Foundation item: Project(2014CB643402) supported by the National Basic Research Program of China; Project(CX2013B082) supported by the Hunan Provincial Innovation Foundation for Postgraduate, China

Received date: 2015-03-02; Accepted date: 2015-11-19

Corresponding author: FENG Qi-ming, Professor, PhD; Tel/Fax: +86-731-88836817; E-mail: feng_309@csu.edu.cn

Abstract: Flotation behavior and adsorption mechanism of octyl hydroxamic acid (OHA) on wolframite were investigated through flotation experiments, adsorption tests, zeta-potential measurements, infrared spectroscopy and solution chemistry calculations.

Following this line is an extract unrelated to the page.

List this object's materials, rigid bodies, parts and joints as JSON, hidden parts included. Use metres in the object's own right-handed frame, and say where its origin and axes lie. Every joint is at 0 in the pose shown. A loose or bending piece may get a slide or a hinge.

Results of flotation and adsorption experiments show that the maximum values of flotation recovery and adsorption capacity occur around pH 9. In term of the solution chemistry calculations, the concentration of metal hydroxamate is greater than that of metal tungstate and metal hydroxyl, and metal hydroxamate compounds are identified to be the main species on wolframite surface at pH region of 8-10, contributing to the increase of OHA adsorption and flotation performance. Results of zeta-potential and IR spectra demonstrate that OHA adsorbs onto wolframite surface by chemisorptions. Hydroxamate ions can bond with Mn²⁺/Fe²⁺ cations of wolframite surface, forming metal hydroxamate compounds, which is a key factor in inducing the hydrophobicity of wolframite under the conditions of maximum flotation.